Corresponding author; e-mail: sharam@zoology.ubc.ca

ABSTRACT

The role of Euclea divinorum in the establishment of broad-leaved thickets was investigated in Serengeti National Park, Tanzania. Thickets are declining due to frequent fires, but have not reestablished when fires have been removed. Seedlings of E. divinorum, a fire-resistant tree, were found in grassland adjacent to thickets and as thicket canopy trees and may function to facilitate thicket establishment. Seedlings of thicket species were abundant under E. divinorum canopy trees but not in the grassland, indicating that E. divinorum can facilitate forest establishment. We examined E. divinorum establishment in grassland by measuring survival and growth of seedlings with respect to fire, browsers, elephants, and competition with grass.
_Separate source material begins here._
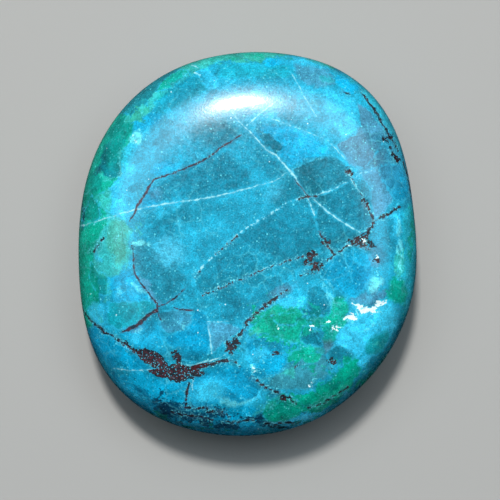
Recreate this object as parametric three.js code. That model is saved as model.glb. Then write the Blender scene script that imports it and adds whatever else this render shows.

Seedling survival was reduced by fire (50%), browsers (70%), and competition with grass (50%), but not by elephants. Seedling growth rate was negative unless both fire and browsers, or grass was removed. Establishment of thickets via E. divinorum is not occurring under the current conditions in Serengeti of frequent fires, abundant browsers, and dense grass in riparian areas. Conditions that allowed establishment may have occurred in 1890–1920s during a rinderpest epizootic, and measurements of thicket canopy trees suggest they established at that time.